Apontar essas questões cumpria com o objetivo da pesquisa em contribuir com a construção da experiência da justiça popular em Cabo Verde, estudá-la sem reduzir a sua complexidade. Nesse sentido, outros pontos merecem destaque no livro, tais como alertar para os perigos da instrumentalização partidária da justiça popular, a relação desta com outros órgãos oficiais e de participação popular, o papel dos juízes no cotidiano de resolução de conflitos comunitários, o espaço das mulheres nos Tribunais de Zona como suas principais usuárias – porém com pouca representação numérica no quadro de juízes, o decréscimo na procura dos Tribunais de Zona em comparação aos primeiros anos de funcionamento.

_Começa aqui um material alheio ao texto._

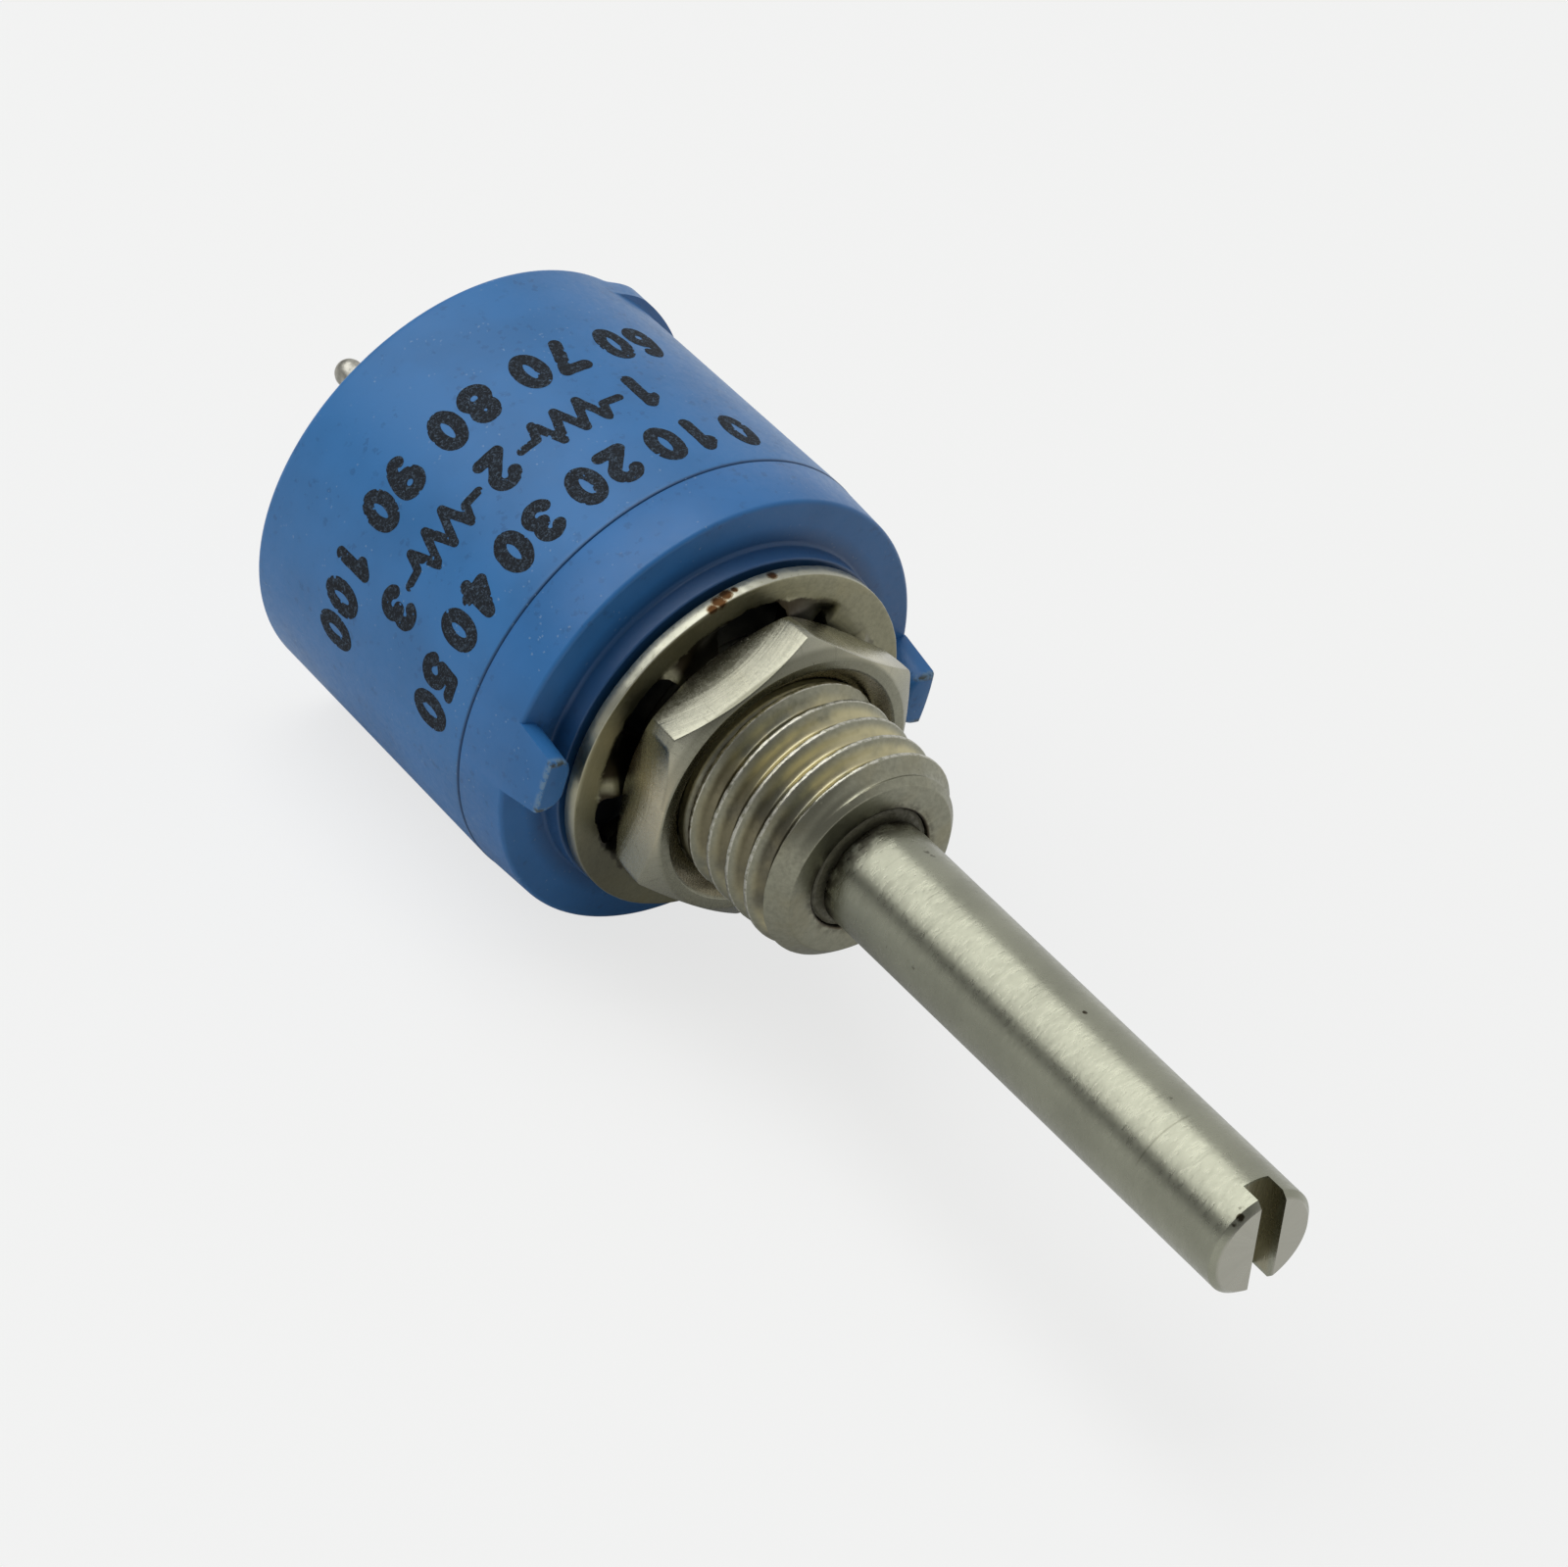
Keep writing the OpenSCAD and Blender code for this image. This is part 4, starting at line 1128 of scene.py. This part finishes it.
def seen_directly(tree, seen_share, glossy_share):
    """The first share for rays from the camera or through glass, the second for reflections."""
    rays = tree.nodes.new("ShaderNodeLightPath")
    shown = add_math(tree, "MAXIMUM", rays.outputs["Is Camera Ray"], rays.outputs["Is Transmission Ray"])
    shown = add_math(tree, "MULTIPLY", shown, seen_share)
    mirrored = add_math(tree, "MULTIPLY", rays.outputs["Is Glossy Ray"], glossy_share)
    return add_math(tree, "MAXIMUM", shown, mirrored)


def make_floor():
    """Pale floor: mostly its own even white where it is seen, with a weak shadow left on it."""
    mesh = bpy.data.meshes.new("floor")
    half = 2.0
    z = FLOOR_Y * MM
    corners = [(-half, -half, z), (half, -half, z), (half, half, z), (-half, half, z)]
    mesh.from_pydata(corners, [], [(0, 1, 2, 3)])
    floor = link("floor", mesh)
    look = Look("floor", FLOOR_GREY, 0.9)
    look.shader.inputs["Specular IOR Level"].default_value = 0.0
    tree = look.tree
    white = tree.nodes.new("ShaderNodeEmission")
    white.inputs["Color"].default_value = (*PAPER, 1)
    both = tree.nodes.new("ShaderNodeMixShader")
    mirrored = look.ramp(look.distance((0, 5, FLOOR_Y)), 6, 38, 0.08, 0.95, smooth_step=False)
    dark = look.ramp(look.distance((-62, 42, FLOOR_Y)), 24, 54, 0.15, 1.0)
    seen = seen_directly(tree, PAPER_SHARE, look.both(mirrored, dark))
    tree.links.new(seen, both.inputs[0])
    tree.links.new(look.shader.outputs[0], both.inputs[1])
    tree.links.new(white.outputs[0], both.inputs[2])
    tree.links.new(both.outputs[0], tree.nodes["Material Output"].inputs["Surface"])
    mesh.materials.append(look.material)


def dim_towards(tree, place, direction, start, end, level):
    """1 away from a direction and the given level close to it."""
    turn = tree.nodes.new("ShaderNodeVectorMath")
    turn.operation = "DOT_PRODUCT"
    tree.links.new(place, turn.inputs[0])
    turn.inputs[1].default_value = direction
    dim = tree.nodes.new("ShaderNodeMapRange")
    dim.interpolation_type = "SMOOTHSTEP"
    tree.links.new(turn.outputs["Value"], dim.inputs["Value"])
    for name, value in (("From Min", start), ("From Max", end), ("To Min", 1.0), ("To Max", level)):
        dim.inputs[name].default_value = value
    return dim.outputs["Result"]


def make_world():
    """Even soft light; reflections see a white room with dimmer parts."""
    world = bpy.data.worlds.new("studio")
    bpy.context.scene.world = world
    world.use_nodes = True
    tree = world.node_tree
    back = tree.nodes["Background"]
    place = tree.nodes.new("ShaderNodeTexCoord").outputs["Generated"]
    room = ROOM_LEVEL
    for direction, start, end, level in DIM_PARTS:
        length = Vector(direction).length
        towards = tuple(c / length for c in direction)
        room = add_math(tree, "MULTIPLY", room, dim_towards(tree, place, towards, start, end, level))
    strength = add_math(tree, "MAXIMUM", seen_directly(tree, ROOM_LEVEL, room), FILL_LEVEL)
    tree.links.new(strength, back.inputs["Strength"])
    back.inputs["Color"].default_value = (1, 1, 1, 1)


def make_pieces():
    housing_blue = blue_plastic("housing_plastic", HOUSING_BLUE)
    cover_blue = cover_blue_look()
    bushing = bushing_look()
    pin_tin = plain_look("pin_tin", PIN_METAL, 0.4, 1.0)
    rubber = plain_look("seal_rubber", (0.05, 0.037, 0.02), 0.45)
    seal = plain_look("seal_face", (0.15, 0.142, 0.09), 0.6, scale=9)
    pieces = [
        (make_housing(), "body", "housing_plastic", housing_blue, "housing"),
        (make_cover(), "body", "cover_plastic", cover_blue, "front_cover"),
        (turned("visual_bushing", bushing_outline, even(192)), "body", "bushing_plate", bushing, "bushing"),
        (turned("visual_nut", nut_outline, nut_angles()), "body", "nut_plate", nut_look(), "hex_nut"),
        (turned("visual_washer", washer_outline, even(840)),
         "body", "washer_plate", washer_look(), "lock_washer"),
        (make_shaft(), "turning", "shaft_steel", shaft_look(), "shaft"),
        (turned("visual_shaft_seal", seal_outline, even(160)), "turning", "seal_rubber", seal, "shaft_seal"),
    ]
    for side, angle in PIN_ANGLES.items():
        pieces.append((pin_piece(side, angle), "body", "pin_tin", pin_tin, "terminal_" + side))
    for piece, body, slot, look, node in pieces:
        finish_shading(piece)
        dress(piece, body, slot, look, node)
    ink = ink_look()
    for piece in make_print():
        dress(piece, "body", "housing_plastic", ink)
    looks = {
        "cover_seal": rubber,
        "thrust_washer": plain_look("spring_brass", (0.6, 0.42, 0.16), 0.3, 1.0),
        "retaining_ring": plain_look("spring_steel", (0.25, 0.25, 0.25), 0.35, 1.0),
        "rotor": plain_look("rotor_plastic", (0.12, 0.07, 0.04), 0.55),
        "substrate": plain_look("ceramic_disc", (0.8, 0.8, 0.76), 0.7),
        "resistive_track": plain_look("resistor_ink", (0.02, 0.022, 0.022), 0.6, 0.0, 20),
        "collector_ring": plain_look("silver_ink", (0.6, 0.6, 0.6), 0.45, 1.0, 20),
    }
    looks["wiper"] = looks["thrust_washer"]
    looks["end_pad_left"] = looks["collector_ring"]
    looks["end_pad_right"] = looks["collector_ring"]
    for node, look in looks.items():
        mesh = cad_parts[node].data
        mesh.materials.clear()
        mesh.materials.append(look.material)


make_camera()
make_world()
make_light()
make_floor()
make_pieces()

bpy.context.scene.view_settings.view_transform = "Standard"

No contexto ideológico da pesquisa e preocupado em destacar as potencialidades e riscos com base nas experiências históricas de outros modelos de justiça popular, assumindo também o lugar de fala de um cidadão português a fazer recomendações em tão pouco tempo da independência cabo-verdiana; o pesquisador faz opções metodológicas cuidadosas. Adota a metodologia quantitativa para que os dados pudessem demonstrar com eloquência o funcionamento dos Tribunais de Zona. Realiza um trabalho pioneiro na coleta de dados que se encontravam pouco sistematizados em razão da informalidade ou, mesmo, não escritos em razão da oralidade que caracterizavam o funcionamento dos Tribunais de Zona. Por esses motivos, ele demonstra cautela em tirar conclusões com base no universo pesquisado, ao invés de assumir um tom generalizante. Aos dados quantitativos, soma-se a consulta a um interessante acervo de documentos, as entrevistas realizadas e as descrições de observações feitas nos Tribunais de Zonas pesquisados. Sempre, é claro, acompanhados da análise cuidadosa e ponderações pertinentes do pesquisador.
No início da década de 1990, os Tribunais de Zona encerravam as atividades em Cabo Verde. Foi um período curto de funcionamento e investimento em alternativas para a prevenção e resolução de conflitos. O livro tem o mérito de documentar sobre o funcionamento da justiça popular em Cabo Verde, mostrando a criatividade comunitária na solução de litígios e seu potencial emancipatório, mas também apontando problemas e obstáculos a serem vencidos. É importante conhecer a experiência cabo-verdiana e, dialogando com ela, refletir sobre a relação entre estado e participação social, direito e política, formalidade e informalidade na administração da justiça. Sendo questões ainda tão atuais a crise de legitimidade do judiciário e o imperativo de democratizar a justiça, voltar os olhos para os Tribunais de Zona em Cabo Verde é essencial para não desperdiçar uma importante experiência e se poder avançar no sentido de novas formas para a administração da justiça.



[1] Texto de apresentação do livro do professor Boaventura de Sousa Santos na livraria Almedina, Coimbra, Portugal no dia 10.04.2015 O autor é professor da Universidade Federal do Oeste do Pará (UFOPA) e doutorando em Direito, Justiça e Cidadania no Século XXI pelo Centro de Estudos Sociais da Universidade de Coimbra (CES/UC).